11 Ms Kathryn Young gave evidence. Her statement is Exhibit 2. In her statement at paragraph 3, Ms Young states:


“In August 1996, although I was not the licensee of the hotel, I was and remain the person who is beneficially interested in the Hotelier’s license for the Madison Hotel. Also, at that time I worked some shifts at the hotel managing the trading of the hotel during the evening.”

        Further, at paragraph 4 Ms Young states that
        “I have assumed that the ‘blonde’ person referred to in Mr Trapman’s statement is myself.”
        Under cross examination she indicated that she did not recognise Mr Trapman nor Mr Hookey and nor did she remember the incident. She denied wanting “to stop Aboriginal people congregating” at the hotel.
        Annexed to the statement was a copy of a page from “Sydney Pubs” that referred to the Madison Hotel.

12 Mr Gilbert Chow gave evidence. His statement is Exhibit 3. In his statement he indicates that he is the current licensee of the Hotel and that he was the licensee in August 1996.

13 Further, in his statement he indicated that he became “aware of the events about which Mr Trapman complains in July 1998”. And that he had “no recollection of those events.” He was cross examined about hotel “incident books”. He gave evidence that aboriginal people have “always” been served in the hotel.

COMPLAINANTS SUBMISSIONS

14 The complainants legal representative submitted (interalia) that:

    • Mr Trapman was not swayed in his evidence.
    • Mr Hookey was forthright and honest and in particular corrected his statement and gave evidence that he had been served a beer.
    • The respondent has not “backed up” the assumption that he “must have been drunk”.
    • Mr Hookey’s evidence of the statement “We don’t serve your kind here” made it clear the distinction was because of race.
        RESPONDENT’S SUBMISSIONS

15 The Respondent’s representative submitted (interalia) that:

    • Ms Young agreed she was the person identified and gave evidence that she has never refused service on the basis of race.
    • The respondent was asked for a response by the Anti Discrimination Board almost two years after the event.
    • The statement “we don’t serve your kind here” was not made.
    • Mr Hookey was served a drink.
    • Evidence was given by Mr Trapman of a group of friends accompanying him at the hotel. These witnesses were not called to give evidence.
        THE LAW

16 The relevant sections of the Anti-Discrimination Act 1977 are sections 7 and 19. Section 7 sets out what constitutes discrimination on the ground of race.

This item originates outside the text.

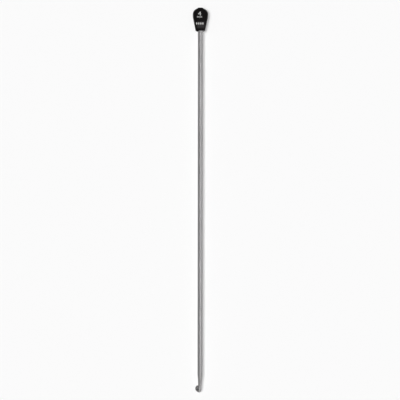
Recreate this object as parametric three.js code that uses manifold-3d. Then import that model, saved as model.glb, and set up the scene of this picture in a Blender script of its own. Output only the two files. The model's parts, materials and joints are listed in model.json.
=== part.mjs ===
// Tunisian crochet hook: a long aluminium rod with a formed hook at one end and a
// flat-faced, pear-shaped stopper knob at the other, lying on a table.
// Millimetres, +Z up, +Y from the hook to the knob. The origin is on the table, under
// the middle of the object's box.

import * as THREE from 'three';
import { mergeVertices } from 'three/addons/utils/BufferGeometryUtils.js';
import Module from 'manifold-3d';

// Driving dimensions: the rod

const overallLength = 300;
const rodDiameter = 4;
const rodEndChamfer = 0.4;

// Driving dimensions: the hook, measured from the tip of its nose

const hookDroop = 32; // degrees that the barb points below the level, seen along the rod
const neckStart = 13.4; // where the full rod ends and the taper of the neck starts
const neckEnd = 5.2;
const neckDiameter = 2.6;
const neckCurve = 1.2; // exponent of the taper, where 1 is a straight cone
const neckOffset = 0.2; // how far the slim end of the neck leans towards the barb
const throatHeight = 2.95; // middle of the round bottom of the throat
const throatWidth = 0.8; // between the neck and the lip
const lipThickness = 1.56;
const lipHeight = 5.3; // the point of the barb
const lipLean = 0.48; // how far the point leans back towards the neck
const lipFullness = 2.6; // exponent of the lip's outline, where 2 is an ellipse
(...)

Section 19 provides and relevantly provided as at August 1996 that it is unlawful for a person who provides goods or services to discriminate against another person on the ground of race.

17 The proper test to be applied when determining a case of direct discrimination has been considered on numerous occasions by appellate courts (Commissioner of Corrective Services v Aldridge [2000] NSW ADT AP 5).

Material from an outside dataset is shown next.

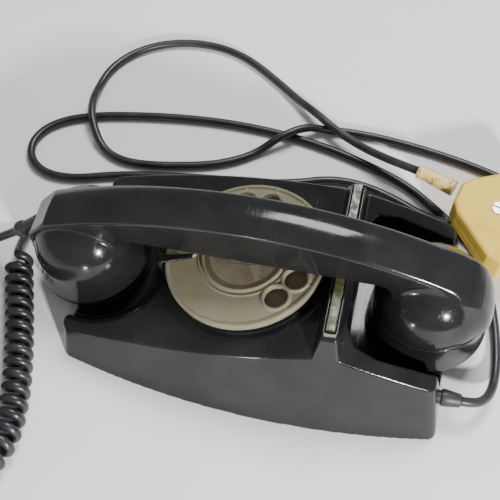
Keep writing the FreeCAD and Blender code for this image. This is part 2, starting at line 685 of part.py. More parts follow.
FLOOR = size("line_wire") + 0.1
OVER = FLOOR + 2 * size("line_wire") + 0.9
LINE_ROUTE = [
    (111.8, -40, 15), (118, -39.6, 14), (124, -35, 10.5), (127.6, -27, 6), (129, -16, 3),
    (128.4, -3, FLOOR),
    (126, 12, FLOOR), (121.7, 29, FLOOR), (118, 41, FLOOR), (111.5, 51, FLOOR), (102, 62, FLOOR),
    (89, 73, FLOOR), (70, 86, FLOOR), (50, 93.5, FLOOR), (30, 99.5, FLOOR), (8, 103.8, FLOOR),
    (-16, 105.9, FLOOR), (-41, 105.9, FLOOR), (-66, 103.6, FLOOR), (-90, 99.6, FLOOR), (-111, 95, FLOOR),
    (-128, 88.5, FLOOR), (-139, 79, FLOOR), (-143, 67, FLOOR), (-138.5, 55.5, FLOOR), (-127, 49, FLOOR),
    (-111, 49.5, FLOOR), (-95, 55, FLOOR), (-77, 59.6, FLOOR), (-55, 63.2, FLOOR), (-30, 66.9, FLOOR),
    (-8, 69.2, FLOOR), (11, 73.5, FLOOR), (28, 80, FLOOR), (46, 80.5, FLOOR), (64, 75.5, FLOOR),
    (83, 67, FLOOR), (97, 61.8, OVER), (112, 59.5, OVER), (128, 60, FLOOR), (139, 66, FLOOR),
    (143.5, 77, FLOOR), (141, 89, FLOOR), (131, 98, FLOOR), (116, 103.5, FLOOR), (98, 108, FLOOR),
    (76, 112, FLOOR), (55, 114.3, FLOOR), (37, 115, FLOOR), (21, 113.6, FLOOR), (9, 109.3, OVER),
    (-4, 99, OVER), (-14, 90, FLOOR), (-25, 81.5, FLOOR), (-39, 75, FLOOR), (-56, 70.6, FLOOR),
    (-74, 67.2, FLOOR), (-90, 67, FLOOR), (-103, 73.5, FLOOR), (-112.5, 88, OVER), (-116, 101, OVER),
    (-117.5, 115, FLOOR), (-115, 130, FLOOR), (-107, 143.5, FLOOR), (-95, 153.5, FLOOR), (-80, 160, FLOOR),
    (-63, 162.5, FLOOR), (-46, 160.5, FLOOR), (-30, 153.5, FLOOR), (-14, 142.5, FLOOR),
    (0, 131.5, FLOOR + 1), (14, 119.5, OVER), (28, 109.3, OVER), (42, 101, 9.5), (55, 94.2, 12.5),
    (66, 88.4, 16.5), (75, 84.4, 19),
]
solid_feature("line_cord", cord_shape("line_cord", LINE_ROUTE, size("line_wire")))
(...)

18 In Waterhouse v Bell (1991) 25 NSWLR 99 the Court of Appeal considered that part of the Act which deals with direct discrimination on the ground of marital status. Clarke JA stated (at p 105):


The inquiry for which the section calls is a factual one involving essentially, two separate questions. The first, has A been treated less favourably than a person of different marital status was, or would have been, treated in the same circumstances, or in circumstances which are not materially different? The second, if so, was the ground of the differential treatment of one of those mentioned in (a), (b) or (c)?

19 In Waters v Public Transport Corporation (1991) 173 CLR 349. Dawson and Toohey JJ stated (at p 392):


Broadly speaking, direct discrimination occurs where one person is treated in a different manner (in a less favourable sense) from the manner in which another is or would be treated in comparable circumstances on the ground of some unacceptable consideration (such as sex or race).

20 In the leading House of Lords decision, James v Eastleigh Borough Council [1990] 2 AC 751, Lord Goff stated:


The problem in the present case can be reduced to the simple question - did the defendant council, on the ground of sex, treat the plaintiff less favourably than it treated or would treat a woman?

21 These statements clearly express the relevant law. The question is, did the respondent, on the ground of race (or a characteristic of race) treat Mr Trapman less favourably than it treated or would have treated a non-Aboriginal person in the same circumstances, or in circumstances which were not materially different?


      FINDINGS

22 It is clear that the complainant, Mr Trapman, feels aggrieved by the events that have occurred. It is also clear that Mr Trapman believes that he has been subject to racial discrimination.

23 The evidence, however, which was presented to the Tribunal is not sufficient to enable the Tribunal to be satisfied on the balance of probabilities that an act of racial discrimination against Mr Trapman took place within the meaning of the Anti-Discrimination Act. The belief of the complainant, however sincerely held does not alone provide sufficient evidence for his claims.

24 Mr Hookey’s evidence that the statement was made “we don’t serve you kind here” is at odds with the fact that Mr Hookey gave evidence that he had previously that evening been served a beer. Mr Hookey’s evidence of the statement “we don’t serve you kind here” is also at odds with evidence from both Mr Hookey and Mr Trapman that an Aboriginal woman was drinking there that evening. These inconsistencies cast a cloud over Mr Hookey’s evidence. The Tribunal is not satisfied that the statement was made.

25 For these reasons, the Tribunal finds that insufficient evidence has been provided to substantiate the complaint and accordingly dismisses the complaint.


        COMMENT ON DELAY BY ANTI-DISCRIMINATION BOARD

26 The Tribunal has no educational role in relation to the Anti-Discrimination Board. It is indeed, however, most unfortunate that the Anti-Discrimination Board having received a complaint on the 24 October 1996 from Mr Trapman delayed until the 1 July 1998 to write to the respondent requesting a response to the complainant, Mr Trapman’s allegations. The Anti-Discrimination Board must ensure that their processes are more prompt. Otherwise, the obvious hazards are that memories fade, evidence is lost and, importantly from the perspective of procedural fairness, there arise unreasonable delays for parties who are entitled to make their responses to each other with alacrity.